Urban centres therefore need to offer more varied reasons for people to dwell. Research suggests that places are combining increasingly mixed land and building uses and leisure activities, improved pedestrian and public transport accessibility, and high quality public realm. This is reminiscent of many key recommendations made by the Urban Task Force in 1999. 

For example, two major indoor shopping centres in Glasgow– Buchanan Galleries and the St Enoch Centre– are planned for partial demolition to create mixed use districts. Likewise, Nottingham’s Broadmarsh Centre is being partially demolished for the ‘Broad Marsh Green Heart’ project, to create a major new pedestrianised green space in the city centre. On a smaller scale, Stockton-on-Tees’ Castlegate shopping centre is to be replaced by a waterfront park, and the Artizan centre in Dumbarton in the west of Scotland is planned for partial demolition using ‘levelling-up’ funding.

Across the UK, government interest in such place-based initiatives has grown. The Scottish Government’s town centre action plan is accompanied by a place-based investment programme to support local regeneration initiatives. Meanwhile, the Welsh Government’s ‘transforming towns’ initiative includes a dedicated £15.2 million placemaking fund, to support local authorities with design-centred projects including green infrastructure and active travel routes.

Likewise, DLUHC recently awarded £20 million in endowment style funds to 55 towns across the UK, alongside other ‘levelling up’ funding and initiatives. Albeit with a neoliberal twist of patchwork funding arrangements and competitive bidding, this echoes the targeted area-based initiatives which were consistently deployed to regenerate deprived areas during the 1990s and early 2000s. 

Disjointed policy

Other UK Government interventions, including the ‘plan for drivers’ and ‘pragmatic’ approach to net zero are less consistent with place-based regeneration initiatives. Many of the ‘difficult conversations’ around related policy, such as low emission zones, have focused on initial short-term ‘costs’ of changes to reach net zero. This neglects the longer-term co-benefits, including the wide-ranging positive impacts for town and city centres of greater pedestrian accessibility. Similarly, DLUHC’s consultation on extending permitted development rights to facilitate the conversion of offices to housing risks prioritising small increases to housing delivery over the longer-term impact on places

Short-term and disjointed policy like this will not secure the vibrant future which struggling towns and cities need. A recent survey by More in Common and Power to Change suggests the UK Government’s current approach is not working. 32% of 2,000 people polled reported that their local high street was getting worse, while only 23% felt theirs was improving.

Policy should prioritise interventions to create successful and sustainable places for the long term. Evidence shows that walkable places with strong pedestrian and public transport connections lead to improved health outcomes by encouraging active travel and improving air quality, while local living can support a vibrant economy and create substantial ‘place value’.  These are not new ideas – Jane Jacobs wrote about many of them in her 1961 book The Death and Life of Great American Cities.

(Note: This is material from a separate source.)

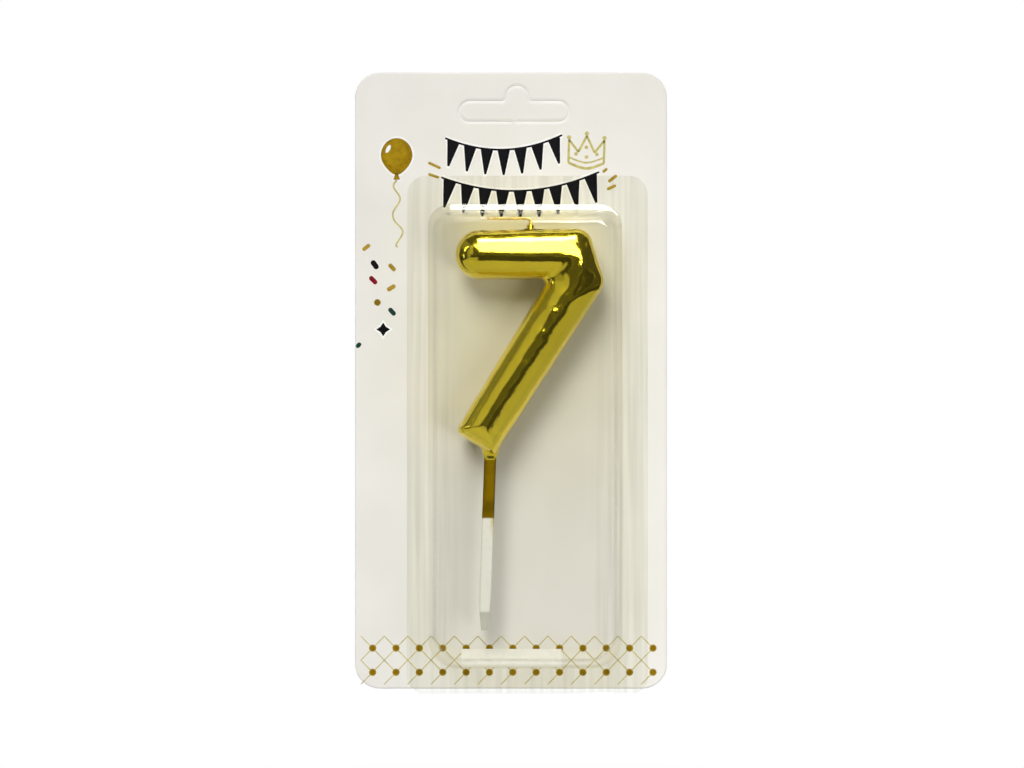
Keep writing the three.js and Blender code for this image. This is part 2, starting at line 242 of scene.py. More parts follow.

They have permanence because they make places better.

Designing the future of town and city centres

Places are much more than the sum of their individual streets and buildings. Interventions to support the evolution of town and city centres should therefore treat places holistically. Urban design should be a key component of coordinated policy which encompasses both the built environment and people’s experiences. 

Examples of recent development in the UK which are often-cited for their design quality, such as the large-scale regeneration sites at King’s Cross and Battersea in London, can be expensive and exclusive. Yet, major redevelopments in places such as Nottingham and Stockton now offer hope that urban design is becoming a key component in the revitalisation of urban centres more widely. Likewise, national strategies for supporting town centres in the devolved nations show promise, including those by the Scottish and Welsh Governments. 

Creating high quality, well-designed places through coordinated long-term policy is key to ensuring that town and city centres remain successful and adaptable for the future. People will not spend time – or money – in poor quality environments. 

This would also support wide-ranging policy goals for people and planet. It would improve people’s daily lives, their health, and support local economies while reducing carbon emissions. Or, in other words – deliver key elements of a new urban renaissance.